Scene 4: They try to build a home gym in their virtual world, but it doesn't sell gym equipment, so they improvise, "curling" with toy elephants and unicorns.  In the zoom room, Justin "curls" chicken nuggets and macaroni.  They go out into the virtual world and interact with dozens of other players, each with name tags and sentences zooming over their heads.  If this is trying to make me interested in playing the game for real, it is failing.

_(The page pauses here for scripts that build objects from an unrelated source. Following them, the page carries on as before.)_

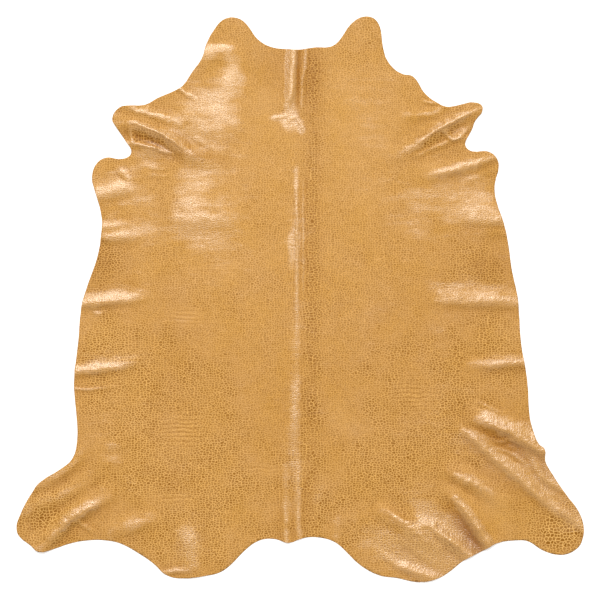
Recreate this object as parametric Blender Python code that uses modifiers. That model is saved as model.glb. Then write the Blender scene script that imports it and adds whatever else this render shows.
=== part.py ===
"""A whole cow hide in pebble grained leather, laid out flat with its grain side up.

Metres, +Z up. The hide lies in the XY plane with its neck towards +Y. The origin is the middle of its
length and its width, on the surface that it lies on. It is one uncut piece of leather: its outline is
that of the trimmed hide, and it rises off the surface only along its folds.
"""
import math

import bmesh
import bpy
import numpy as np

for old_object in list(bpy.data.objects):
    bpy.data.objects.remove(old_object, do_unlink=True)

# Driving sizes, in metres
THICKNESS = 0.002
LENGTH = 2.264
WIDTH = 2.270
CELL = 0.010
SHEET_TRIANGLES = 5300
LEAST_RISE = 0.0004
OUTLINE_STEPS = 3
MM = 0.001

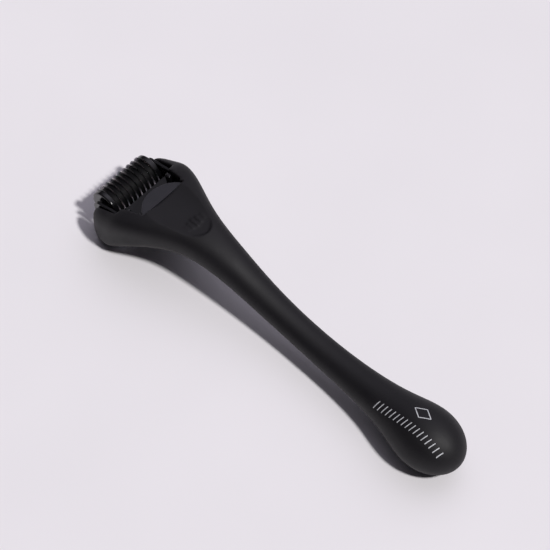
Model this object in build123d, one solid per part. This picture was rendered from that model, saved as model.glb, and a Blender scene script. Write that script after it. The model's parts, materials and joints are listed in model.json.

Scene 5: The guys are together, not in a zoom room. In the virtual world, they test cars to see which is the fastest.  Then they climb into a real-life car, but instead of driving, they continue to play the game.

Scene 6: The guys in a real life room. Justin announces that he's going to unveil a Lanky Rara, while Adam squeals in delight. It's a toy car that toddlers can pretend to drive.  Are they trying to sell this product?

Scene 7: They return to the virtual world to buy their car.  The end, I think.

What did I just watch?  And why?  Oh, right, to see if the guys are gay.

They are:


1. Justin Kroma (real name Justin Leon Xu), 29 years old -- huh?  He acts about 12!  No gay/straight information is given on the LankyBox Wiki.  Huh?  There's a Lankybox Wiki?   Except that he's single.





2. Adam McArthur, 26 years old!   According to the Lankybox Wiki, he has an ex-girlfriend and a kid, so he's straight, just way flamboyant.  

Wikiwatt has a photo of the two coming out, but it's apparently fake.

The website SDLGBTN has an article called "Examining the Evidence that Adam is Gay," but it's just clickbait, giving you basic background information about the guys' youtube channel.  

Like it has 200 million subscribers!  I can't imagine why.  Remember when a tv series took the combined efforts of writers, actors, directors, technical crew, producers, and advertisers, not just two guys with a laptop?  I think I'll trot over to the Good Old Days Channel for some episodes of I Love Lucy.